Corn was our staple, for both humans and animals.  Somehow the poor soil yielded the needed corn along with beans, squash, okra, and tomatoes.  There was nothing exotic in their garden not even a bell pepper.  They weren’t the exotic kind.  They were the survival kind.

I have a mental vision of a man of medium height with a sweat-stained fedora or cap.  Thinning gray hair cut short, a wide nose, and dark-framed glasses.  A man I can’t remember smiling except when he was in the fields.  A man who watched over my brother and I as we played in a sandy ditch with Tonka toys and green army men.  We didn’t know he was slowly dying from a melanoma found too late.  I was nine when he died.  He was fifty-eight or nine.

I’ve gotten into a rhythm.  Hoe the hard ground toward me for a minute or two before pushing the dirt back.  Bend over and pick up the uncovered rocks and throw the rocks toward the creek.  Rest on the hoe for a minute, stretch my back, and start over.  I don’t have the arm I used to have, or the creek has moved further away.  At least the rocks seem smaller than they used to.

Again my grandmother spoke in my head, “Get back to work, you can think and work at the same time.”  I wish I had asked more questions, “What did you think about Nannie?”

As a small child, most of my mornings were spent under a tree with a book in my hands.  Nannie’s rule was “read or come out and pick up a hoe.”  I developed my love for reading under a cedar tree or in a clump of privet.  I remember the sounds her hoe made when it contacted a rock.  I can’t remember her real voice but I remember that sound.

When I got older, I didn’t have a choice.  Hand-picking bugs, hand watering tomato plants, and hoeing middles.  Putting out chemical fertilizer that made my hands burn.  Later she would invest in a front tine tiller that most days beat me to death.

I guess there is something meditative about hoeing…except for this blister between my thumb and pointer finger that interrupts my rumination.  My grand parent’s hands were much tougher.  Hands like tanned shoe leather with thick calluses.  I remember my grandmother’s deeply lined and sun-baked face too.

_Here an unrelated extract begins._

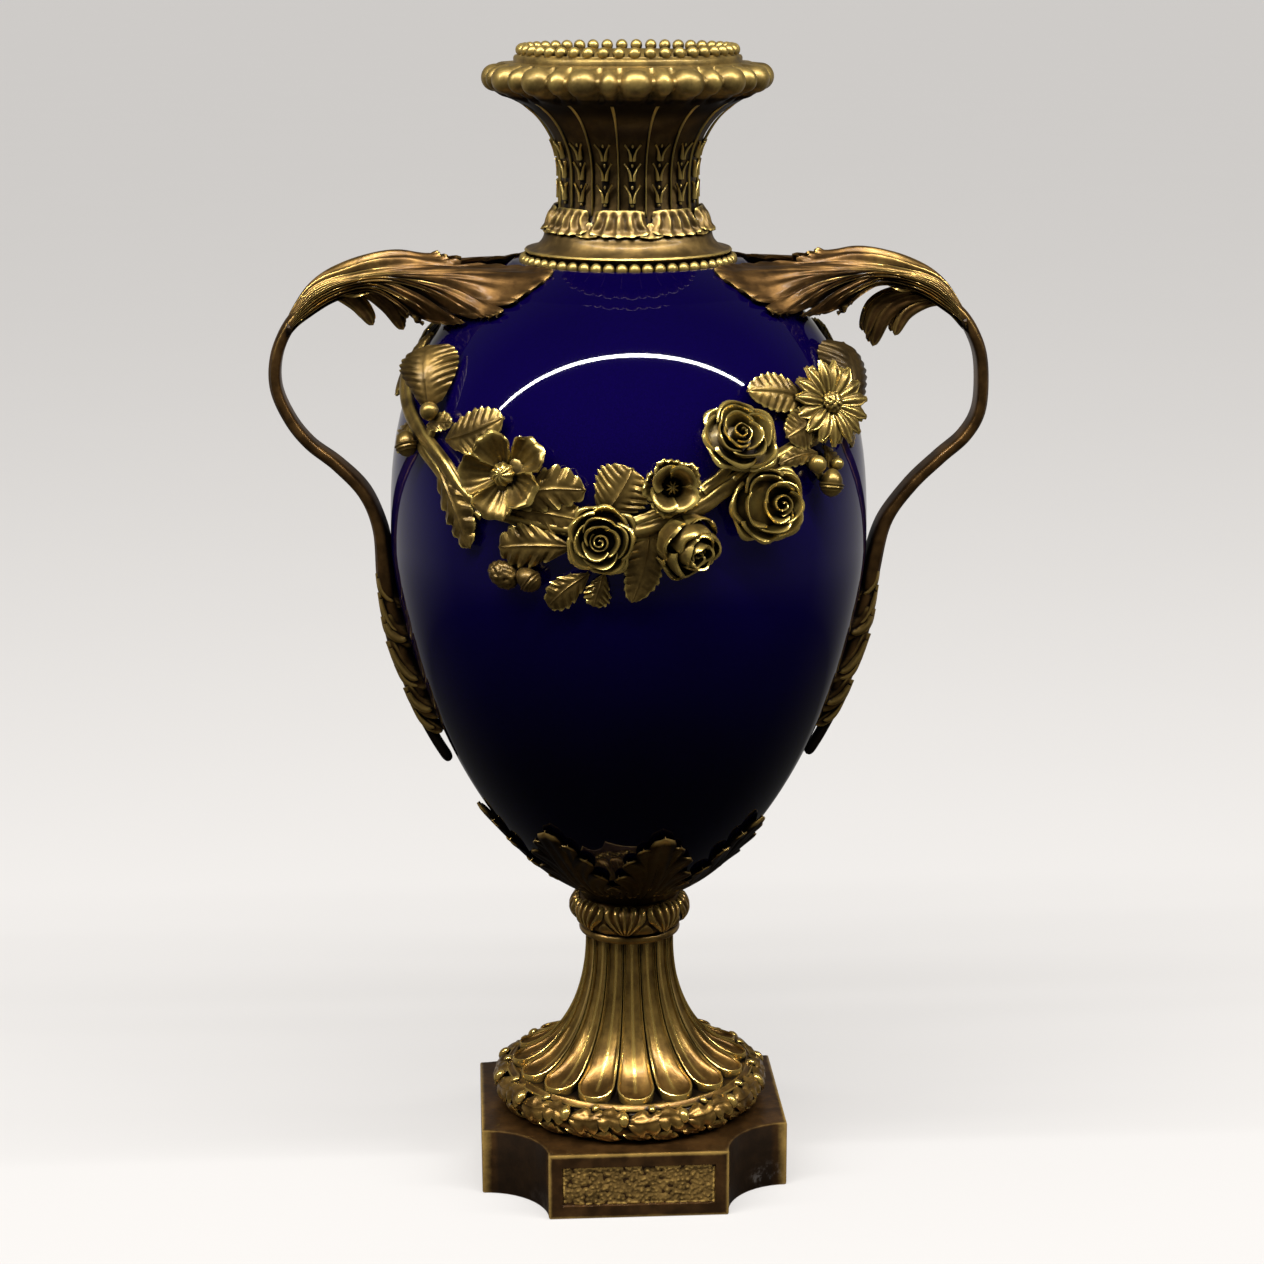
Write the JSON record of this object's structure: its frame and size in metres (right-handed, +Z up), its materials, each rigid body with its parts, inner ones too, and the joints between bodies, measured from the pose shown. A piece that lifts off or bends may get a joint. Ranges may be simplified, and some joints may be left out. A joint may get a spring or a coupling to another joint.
{
  "type": "ornamental urn vase with bronze mounts",
  "caption": "Ovoid glazed urn vase in gilt bronze mounts, with acanthus scroll handles, a flower garland, a fluted foot and a square plinth with hollowed corners.",
  "frame": {"origin": "middle of the plinth's underside, on the surface the vase stands on", "axes": "+Z up along the vase's axis, front towards -Y, handles along X"},
  "size_m": [0.3747, 0.2717, 0.61],
  "materials": {
    "gilt_bronze": "rubbed gilt patina under lacquer",
    "plinth_bronze": "dark red-brown patina with rubbed edges",
    "dark_bronze": "dark brown patina",
    "handle_bronze": "red-brown patina with rubbed crests",
    "garland_bronze": "olive-gold patina with dark recesses",
    "cobalt_glaze": "deep cobalt gloss glaze"
  },
  "bodies": {
    "root": {"plinth": "plinth_bronze", "socle": "gilt_bronze", "calyx": "dark_bronze", "body": "cobalt_glaze", "neck": "gilt_bronze", "handle_left": "handle_bronze", "handle_right": "handle_bronze", "garland_front": "garland_bronze", "garland_back": "garland_bronze"}
  },
  "joints": []
}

I don’t know if I could call my grandmother pretty.  She had a broad face and wide-set eyes.  A thick, strong body built for farm work.  Her face was cut with deep crevasses but I remember when she laughed.  Her whole face lit up.  She didn’t laugh enough.

The frogs have grown silent as have the crows.  The voices in my head are still there and I try to shush them with the sound of the hoe.  It is humid and the weather liars say it will reach near-ninety today.  As I watched the sweat fly from my arms I realized the liars might be right.

My garden is late.  Mother Nature has been an unwholesome witch for most of March, April, and May.  If June follows suit, it will make a hard, left turn into hell.  Too cold, too wet, thunderstorms and hail in March, snow in April.  Near record rains in May and a tropical storm kickin’ up a ruckus in the Gulf and it is just the first week of June.

In between tropical systems, I finally planted tomato plants on May the fifteenth…exactly one month past our last frost date.  The two-foot-tall plants are standing proudly and filling out in their cages, but it will be a while before my first tomato sandwich.  I have one small tomato, it reminds me of a green marble.  My guess is summer will be as harsh as the spring, but hope does spring eternal.  Sure hope there is no Duke Mayonaise or white bread shortage.

It does not matter.  For what I spend in plants, seeds, and fertilizer I could buy from the produce stands cheaper.  It is not about the tomatoes, squash, and beans.

My gardening is about connections.  Connections to the past, connections to past generations.  I see my grandfather in his overalls leaning against his hoe, fedora on his head.  My grandmother is in her feed sack dress, perspiration dripping off her nose, a huge straw hat on her head.

It is about connections to the land, even lands filled with rocks.  I welcome the clank made the hoe making contact with a rock.  I smile when it happens.